### [Exercise directions]
Reproduce all of the listing below without alteration.

### [Dataset section]
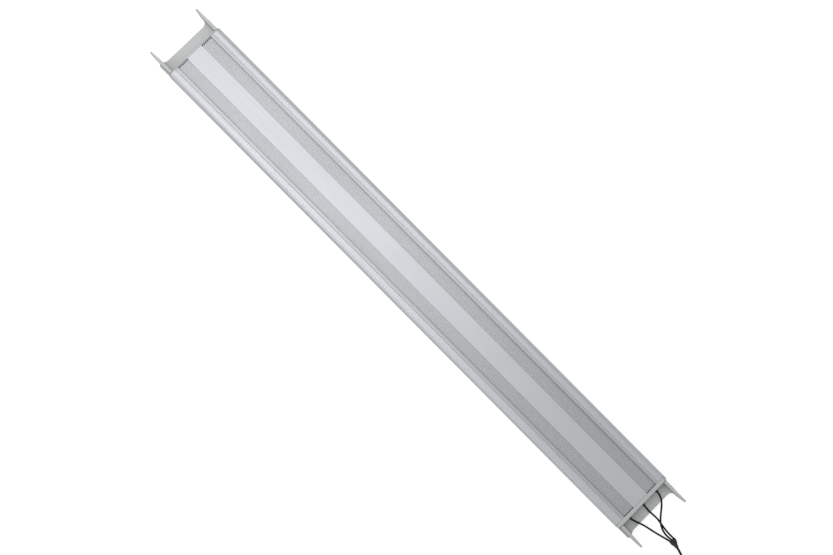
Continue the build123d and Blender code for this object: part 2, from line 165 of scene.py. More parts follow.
def metal(name, base, rough=0.42, metallic=0.75, lines=0.5, var=0.035, painted_light_bands=None):
    """Satin metal with fine lengthwise draw lines, faint mottling and worn edges.
    Band factors: (place across the lamp in mm, factor) pairs that paint shade into the grooves and ribbed bands and
    paint highlight onto the shoulder edges, set unevenly on the two sides."""
    t = Tree(name)
    fine = t.noise(1.0, 4.0, 0.6, (6.0, 1400.0, 1400.0))
    broad = t.noise(9.0, 5.0, 0.6, (0.35, 1.0, 1.0), 0.4)
    spots = t.noise(420.0, 2.0, 0.5)
    col = t.mix(t.ranged(broad, 0.0, 1.0), shade(base, 1.0 - var), shade(base, 1.0 + var))
    col = t.mix(t.ranged(fine, 0.0, 0.35), col, shade(base, 0.93))
    col = t.mix(t.math("MULTIPLY", t.edge(), 0.15), col, shade(base, 1.12))
    # painted light: shade and highlight laid into the colour in bands across the lamp
    if painted_light_bands:
        sep = t.put("ShaderNodeSeparateXYZ")
        t.join(t.coord.outputs["Object"], sep.inputs[0])
        ramp = t.put("ShaderNodeValToRGB")
        t.join(t.math("MULTIPLY", t.math("ADD", sep.outputs["Y"], 0.070), 1 / 0.140), ramp.inputs["Fac"])
        els = ramp.color_ramp.elements
        while len(els) > 2:
            els.remove(els[-1])
        for i, (y, k) in enumerate(painted_light_bands):
            e = els[i] if i < 2 else els.new((y + 70.0) / 140.0)
            e.position = (y + 70.0) / 140.0
            e.color = tuple(k if isinstance(k, (tuple, list)) else (k, k, k)) + (1.0,)
        up = t.put("ShaderNodeSeparateXYZ")              # the painted shade and highlight go only on the faces that look up
        t.join(t.coord.outputs["Normal"], up.inputs[0])
        col = t.mix(t.ranged(up.outputs["Z"], 0.0, 1.0, (0.05, 0.3)), col, ramp.outputs["Color"], "MULTIPLY")
    r = t.math("ADD", t.ranged(broad, rough - 0.05, rough + 0.05), t.ranged(fine, -0.04, 0.04))
    n = t.bump(fine, 0.10 * lines, 0.0002)
    n = t.bump(spots, 0.03, 0.0002, n)
    t.set(Base_Color=col, Roughness=r, Metallic=metallic, Normal=n)
    return t.mat


def coated(name, base, rough=0.5, var=0.03, grain=1900.0, depth=0.12, metallic=0.0, upright_painted_shade=None, low_painted_light=None):
    """Powder coat or moulded plastic: fine orange peel, faint dust and rubbed edges.
    Upright faces are darkened by a given factor as painted shade, and faces below a given height in m are lightened by
    a factor as painted light on the low, shaded parts."""
    t = Tree(name)
    peel = t.noise(grain, 2.0, 0.5)
    broad = t.noise(14.0, 5.0, 0.62, (1, 1, 1), 0.6)
    dust = t.noise(160.0, 6.0, 0.7)
    col = t.mix(t.ranged(broad, 0.0, 1.0), shade(base, 1.0 - var), shade(base, 1.0 + var))
    col = t.mix(t.ranged(dust, 0.0, 0.10, (0.5, 0.75)), col, shade(base, 1.15))
    col = t.mix(t.math("MULTIPLY", t.edge(), 0.15), col, shade(base, 1.2))
    # painted shade: faces that stand upright are darkened, as where light from above misses them
    if upright_painted_shade:
        sep = t.put("ShaderNodeSeparateXYZ")
        t.join(t.coord.outputs["Normal"], sep.inputs[0])
        col = t.mix(t.ranged(t.math("ABSOLUTE", sep.outputs["Z"], 0.0), 1.0, 0.0, (0.25, 0.9)), col, (upright_painted_shade,) * 3, "MULTIPLY")
    # painted light: faces below the given height are lightened against the shade that falls on the low parts
    if low_painted_light:
        sep = t.put("ShaderNodeSeparateXYZ")
        t.join(t.coord.outputs["Object"], sep.inputs[0])
        col = t.mix(t.ranged(sep.outputs["Z"], 1.0, 0.0, (low_painted_light[0] - 0.001, low_painted_light[0] + 0.001)), col, (low_painted_light[1],) * 3, "MULTIPLY")
    r = t.math("ADD", t.ranged(broad, rough - 0.06, rough + 0.06), t.ranged(dust, 0.0, 0.08, (0.45, 0.75)))
    t.set(Base_Color=col, Roughness=r, Metallic=metallic, Normal=t.bump(peel, depth, 0.0003))
    return t.mat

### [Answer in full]
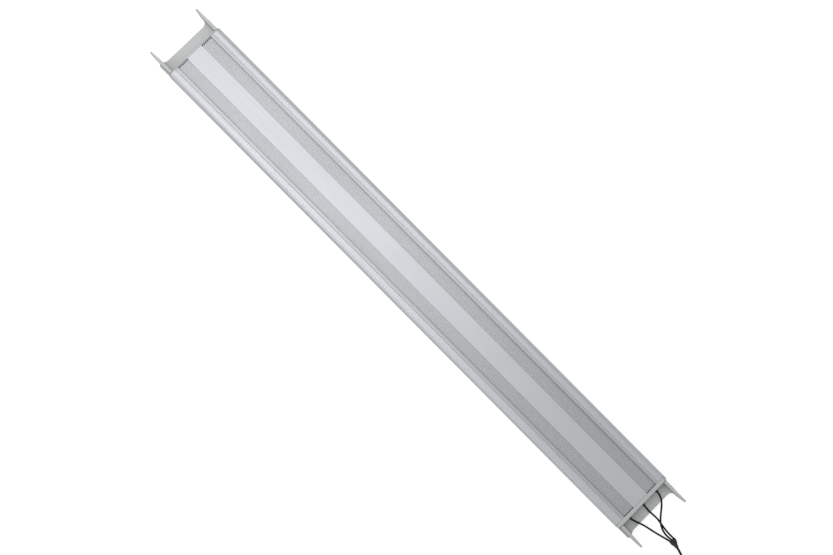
Continue the build123d and Blender code for this object: part 2, from line 165 of scene.py. More parts follow.
def metal(name, base, rough=0.42, metallic=0.75, lines=0.5, var=0.035, painted_light_bands=None):
    """Satin metal with fine lengthwise draw lines, faint mottling and worn edges.
    Band factors: (place across the lamp in mm, factor) pairs that paint shade into the grooves and ribbed bands and
    paint highlight onto the shoulder edges, set unevenly on the two sides."""
    t = Tree(name)
    fine = t.noise(1.0, 4.0, 0.6, (6.0, 1400.0, 1400.0))
    broad = t.noise(9.0, 5.0, 0.6, (0.35, 1.0, 1.0), 0.4)
    spots = t.noise(420.0, 2.0, 0.5)
    col = t.mix(t.ranged(broad, 0.0, 1.0), shade(base, 1.0 - var), shade(base, 1.0 + var))
    col = t.mix(t.ranged(fine, 0.0, 0.35), col, shade(base, 0.93))
    col = t.mix(t.math("MULTIPLY", t.edge(), 0.15), col, shade(base, 1.12))
    # painted light: shade and highlight laid into the colour in bands across the lamp
    if painted_light_bands:
        sep = t.put("ShaderNodeSeparateXYZ")
        t.join(t.coord.outputs["Object"], sep.inputs[0])
        ramp = t.put("ShaderNodeValToRGB")
        t.join(t.math("MULTIPLY", t.math("ADD", sep.outputs["Y"], 0.070), 1 / 0.140), ramp.inputs["Fac"])
        els = ramp.color_ramp.elements
        while len(els) > 2:
            els.remove(els[-1])
        for i, (y, k) in enumerate(painted_light_bands):
            e = els[i] if i < 2 else els.new((y + 70.0) / 140.0)
            e.position = (y + 70.0) / 140.0
            e.color = tuple(k if isinstance(k, (tuple, list)) else (k, k, k)) + (1.0,)
        up = t.put("ShaderNodeSeparateXYZ")              # the painted shade and highlight go only on the faces that look up
        t.join(t.coord.outputs["Normal"], up.inputs[0])
        col = t.mix(t.ranged(up.outputs["Z"], 0.0, 1.0, (0.05, 0.3)), col, ramp.outputs["Color"], "MULTIPLY")
    r = t.math("ADD", t.ranged(broad, rough - 0.05, rough + 0.05), t.ranged(fine, -0.04, 0.04))
    n = t.bump(fine, 0.10 * lines, 0.0002)
    n = t.bump(spots, 0.03, 0.0002, n)
    t.set(Base_Color=col, Roughness=r, Metallic=metallic, Normal=n)
    return t.mat


def coated(name, base, rough=0.5, var=0.03, grain=1900.0, depth=0.12, metallic=0.0, upright_painted_shade=None, low_painted_light=None):
    """Powder coat or moulded plastic: fine orange peel, faint dust and rubbed edges.
    Upright faces are darkened by a given factor as painted shade, and faces below a given height in m are lightened by
    a factor as painted light on the low, shaded parts."""
    t = Tree(name)
    peel = t.noise(grain, 2.0, 0.5)
    broad = t.noise(14.0, 5.0, 0.62, (1, 1, 1), 0.6)
    dust = t.noise(160.0, 6.0, 0.7)
    col = t.mix(t.ranged(broad, 0.0, 1.0), shade(base, 1.0 - var), shade(base, 1.0 + var))
    col = t.mix(t.ranged(dust, 0.0, 0.10, (0.5, 0.75)), col, shade(base, 1.15))
    col = t.mix(t.math("MULTIPLY", t.edge(), 0.15), col, shade(base, 1.2))
    # painted shade: faces that stand upright are darkened, as where light from above misses them
    if upright_painted_shade:
        sep = t.put("ShaderNodeSeparateXYZ")
        t.join(t.coord.outputs["Normal"], sep.inputs[0])
        col = t.mix(t.ranged(t.math("ABSOLUTE", sep.outputs["Z"], 0.0), 1.0, 0.0, (0.25, 0.9)), col, (upright_painted_shade,) * 3, "MULTIPLY")
    # painted light: faces below the given height are lightened against the shade that falls on the low parts
    if low_painted_light:
        sep = t.put("ShaderNodeSeparateXYZ")
        t.join(t.coord.outputs["Object"], sep.inputs[0])
        col = t.mix(t.ranged(sep.outputs["Z"], 1.0, 0.0, (low_painted_light[0] - 0.001, low_painted_light[0] + 0.001)), col, (low_painted_light[1],) * 3, "MULTIPLY")
    r = t.math("ADD", t.ranged(broad, rough - 0.06, rough + 0.06), t.ranged(dust, 0.0, 0.08, (0.45, 0.75)))
    t.set(Base_Color=col, Roughness=r, Metallic=metallic, Normal=t.bump(peel, depth, 0.0003))
    return t.mat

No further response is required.